The Forgotten Icon
Midschool seems to hit a soft spot with a lot of older riders. A time where BMX still seemed separate from the crap that governs the rest of the world. It was much simpler and being a pro seemed more spiritually rewarding. I think the attitude of BMX was a lot different too. Especially for this Brian Wizmerski piece there was an attitude that every unique spot had to be mapped, found, and documented. That type of attitude seems largely gone these days. Less about the search for a new and different, more about replicating what happened at the skatepark. Not to say that this section isn’t the later cause it clearly is with how well Brian translate park over to street but most of the spots shown are true real one of a kind gems. He isn’t going to the skate plaza directly to do the local low rail thats street just for credibility. BMX still had a large sense of adventure to it and most specially this Brian Wizmerski’s iconic section. This wasn’t a three or four filming trip to do the section. It was real representation for an ongoing lifestyle.
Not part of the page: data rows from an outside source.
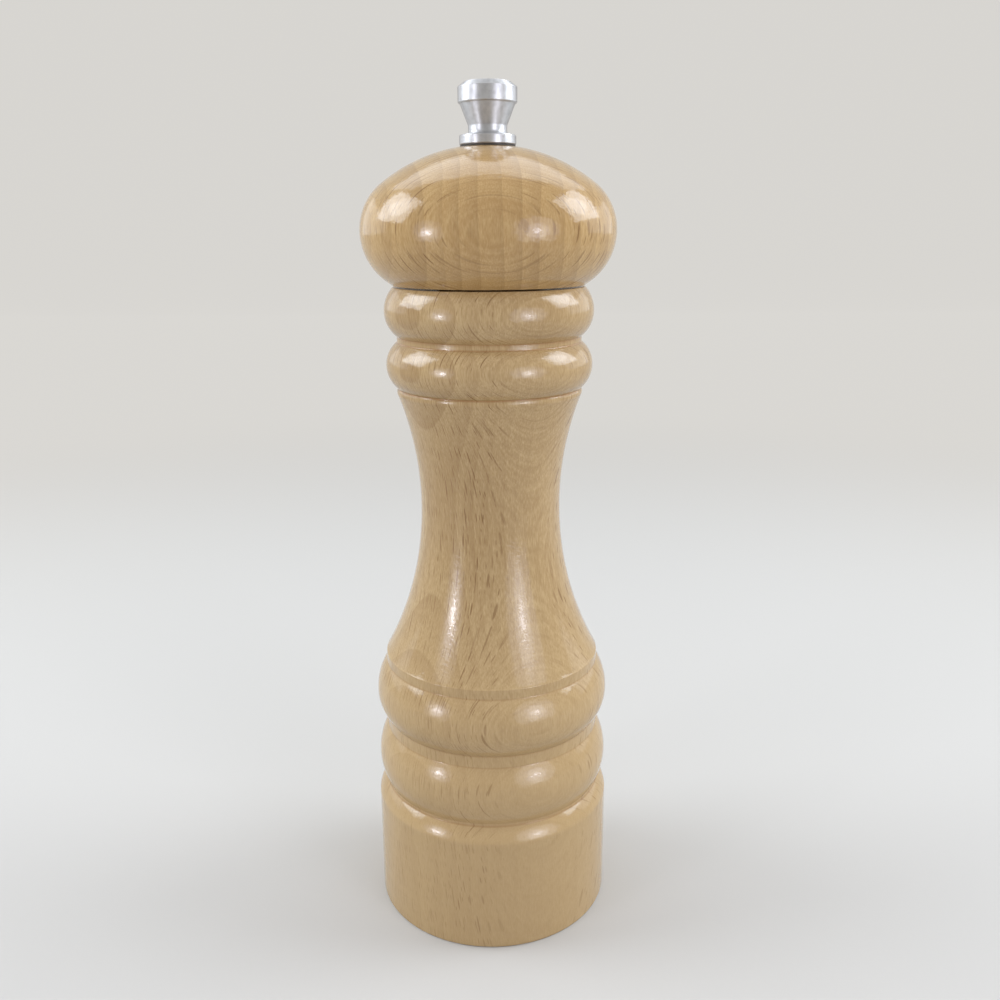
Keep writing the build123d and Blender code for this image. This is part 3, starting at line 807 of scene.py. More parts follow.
@dataclass(frozen=True)
class Finish:
    """A surface finish: one material, built the first time that it is asked for."""

    name: str

    def surface(self, graph: Graph) -> dict[str, Input]:
        """The finish's inputs to the surface shader, by the socket's name."""
        raise NotImplementedError

    def material(self) -> bpy.types.Material:
        """The finish as a material."""
        found = bpy.data.materials.get(self.name)
        if found:
            return found
        made = bpy.data.materials.new(self.name)
        made.use_nodes = True
        made.node_tree.nodes.clear()
        graph = Graph(made.node_tree)
        shader = graph.add("ShaderNodeBsdfPrincipled")
        output = graph.add("ShaderNodeOutputMaterial")
        graph.feed(output.inputs["Surface"], shader.outputs["BSDF"])
        for key, value in self.surface(graph).items():
            graph.feed(shader.inputs[key], value)
        return made


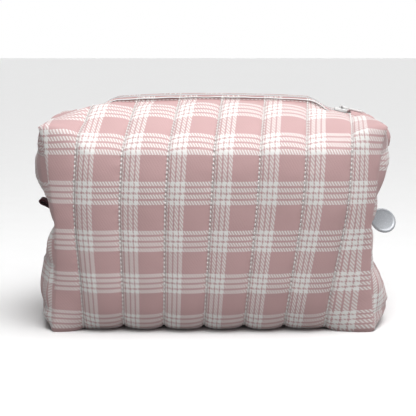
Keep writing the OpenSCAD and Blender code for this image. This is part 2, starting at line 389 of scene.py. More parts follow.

The songs he chose, the clothes he wore, his style of riding, the dreads were all a really uniformed aesthetic that was unique to himself. I’d say the biggest reason Wiz was held back was because he was almost too good. His riding was either defined by one of kind crazy gem spots that really had to be searched for or overly technical park tricks taken to the street. To even try to replicate Wiz’s style you had to be really good rider yourself or have the time to really dedicate yourself to the spot search life. While Ed’s image still persists in some ways, I think Wiz doesn’t cause just the changing of times. Four pegs brakeless became the norm. Brake based riding didn’t. People liked the low ledge, low risk riding. Less people became about spot life cause rising gas prices or just general laziness. Wiz is almost a relic of his time. A personification of riding that was once more widespread but now scarce.
I guess that’s why midschool has a such a strong following amongst people cause an icon like Wiz wasn’t determined by likes and followers or some sort of personality facade through social media. He represented himself through his riding, through his songs, through his clothes and lifestyle choices that peeped through every clip. It didn’t seem so manufactured or force fed. Kind of like how the ever elusive Bob Dylan that plays in the background of this section is. His height of popularity maybe gone but Bob Dylan’s name will be around for generations to come, while a lot of people today will be forgotten when the next guy who does the same thing outdoes them. Wiz seemed like the last of the solid park/street rider. In the world of extremes we live in today, your either too street or parky park, Wiz was like unifier of both worlds. His park riding was really good and unique but not out of reach like 1080 bars and triple backflips. His street riding was definitely street cause of the approach regardless of the trick. Barspins maybe the de facto street cred trick but Wiz out street creds everyone doing park tricks and that speaks multitudes of his riding.
That’s the beauty of BMX. It really isn’t determined by any rules. Of course there are guidelines that the industry and culture will naturally form that help if you decide to pursue a career in it but that in itself is a choice with it’s own advantages and disadvantages. Even though personally I hold this time period, Wiz and the way of thinking then close to me and think a lot of the stuff thats happening now completely unrelateable. That’s only me and my choice. If vlogging and connecting with people all over the world through a shared unique experience is what somebody likes then they should be shameless and do it and make it themselves. People obviously like it and there is definitely merit to it… but I’ll stick to what I do and what I always did cause thats where in BMX I enjoy it the most. Honestly if everyone rode like Wiz and adopted his persona, I’d probably get sick of it too though.